Exercise directions -> All of the data must be printed exactly; please include every line.

Material provided ->
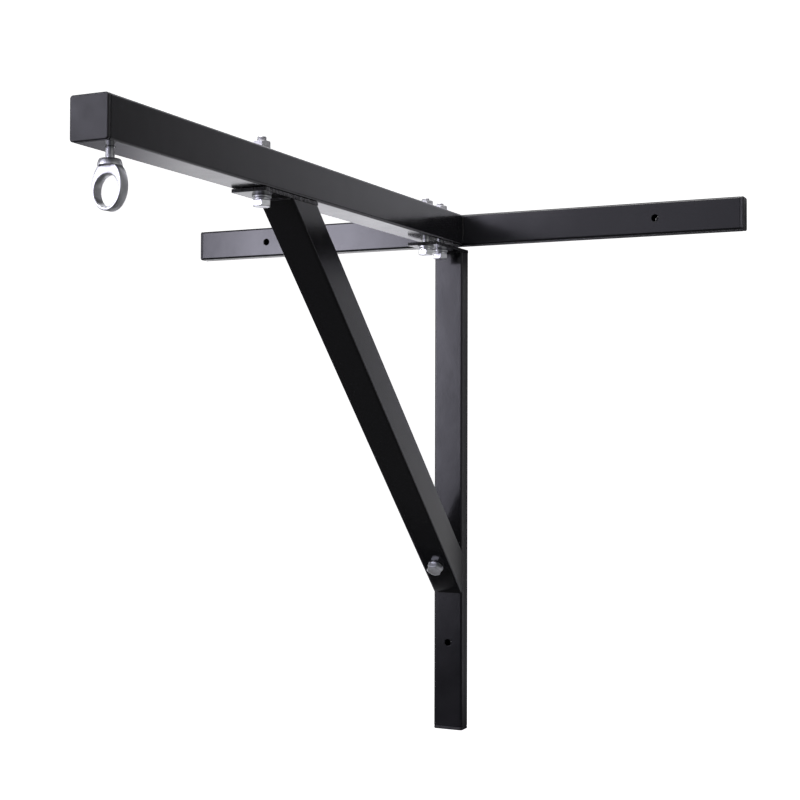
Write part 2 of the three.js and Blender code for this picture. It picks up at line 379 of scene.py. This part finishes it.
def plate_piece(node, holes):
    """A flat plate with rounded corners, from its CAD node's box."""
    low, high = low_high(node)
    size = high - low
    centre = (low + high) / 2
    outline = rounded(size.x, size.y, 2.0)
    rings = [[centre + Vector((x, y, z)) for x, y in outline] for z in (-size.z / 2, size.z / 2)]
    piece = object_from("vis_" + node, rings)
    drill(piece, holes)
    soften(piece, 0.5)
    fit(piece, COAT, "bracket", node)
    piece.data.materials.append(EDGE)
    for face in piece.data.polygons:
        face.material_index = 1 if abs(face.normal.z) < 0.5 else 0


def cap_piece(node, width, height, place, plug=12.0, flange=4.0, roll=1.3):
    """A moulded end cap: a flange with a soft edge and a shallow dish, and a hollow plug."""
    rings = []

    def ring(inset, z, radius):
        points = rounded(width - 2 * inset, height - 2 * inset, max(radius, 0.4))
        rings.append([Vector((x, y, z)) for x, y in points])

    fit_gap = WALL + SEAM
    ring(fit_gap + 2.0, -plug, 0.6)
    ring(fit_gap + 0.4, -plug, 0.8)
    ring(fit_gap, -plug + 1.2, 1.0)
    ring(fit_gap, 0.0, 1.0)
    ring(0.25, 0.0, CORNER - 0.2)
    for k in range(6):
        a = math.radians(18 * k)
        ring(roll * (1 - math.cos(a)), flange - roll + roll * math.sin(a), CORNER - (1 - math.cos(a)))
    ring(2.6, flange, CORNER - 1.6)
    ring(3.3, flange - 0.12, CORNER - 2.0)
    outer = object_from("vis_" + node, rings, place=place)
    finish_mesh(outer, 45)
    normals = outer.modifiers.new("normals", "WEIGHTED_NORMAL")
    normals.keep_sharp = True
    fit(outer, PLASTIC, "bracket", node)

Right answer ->
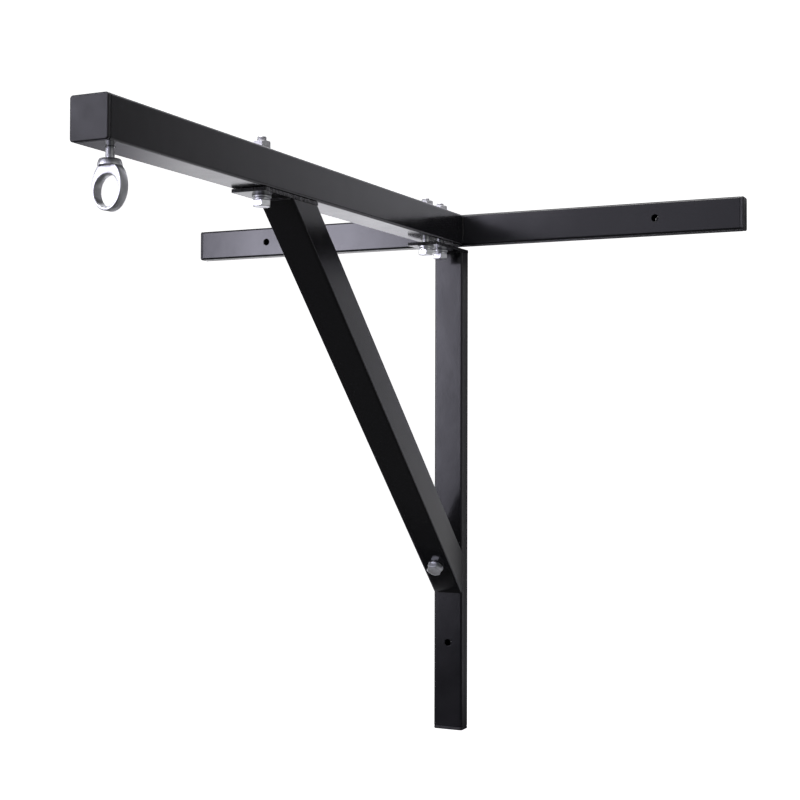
Write part 2 of the three.js and Blender code for this picture. It picks up at line 379 of scene.py. This part finishes it.
def plate_piece(node, holes):
    """A flat plate with rounded corners, from its CAD node's box."""
    low, high = low_high(node)
    size = high - low
    centre = (low + high) / 2
    outline = rounded(size.x, size.y, 2.0)
    rings = [[centre + Vector((x, y, z)) for x, y in outline] for z in (-size.z / 2, size.z / 2)]
    piece = object_from("vis_" + node, rings)
    drill(piece, holes)
    soften(piece, 0.5)
    fit(piece, COAT, "bracket", node)
    piece.data.materials.append(EDGE)
    for face in piece.data.polygons:
        face.material_index = 1 if abs(face.normal.z) < 0.5 else 0


def cap_piece(node, width, height, place, plug=12.0, flange=4.0, roll=1.3):
    """A moulded end cap: a flange with a soft edge and a shallow dish, and a hollow plug."""
    rings = []

    def ring(inset, z, radius):
        points = rounded(width - 2 * inset, height - 2 * inset, max(radius, 0.4))
        rings.append([Vector((x, y, z)) for x, y in points])

    fit_gap = WALL + SEAM
    ring(fit_gap + 2.0, -plug, 0.6)
    ring(fit_gap + 0.4, -plug, 0.8)
    ring(fit_gap, -plug + 1.2, 1.0)
    ring(fit_gap, 0.0, 1.0)
    ring(0.25, 0.0, CORNER - 0.2)
    for k in range(6):
        a = math.radians(18 * k)
        ring(roll * (1 - math.cos(a)), flange - roll + roll * math.sin(a), CORNER - (1 - math.cos(a)))
    ring(2.6, flange, CORNER - 1.6)
    ring(3.3, flange - 0.12, CORNER - 2.0)
    outer = object_from("vis_" + node, rings, place=place)
    finish_mesh(outer, 45)
    normals = outer.modifiers.new("normals", "WEIGHTED_NORMAL")
    normals.keep_sharp = True
    fit(outer, PLASTIC, "bracket", node)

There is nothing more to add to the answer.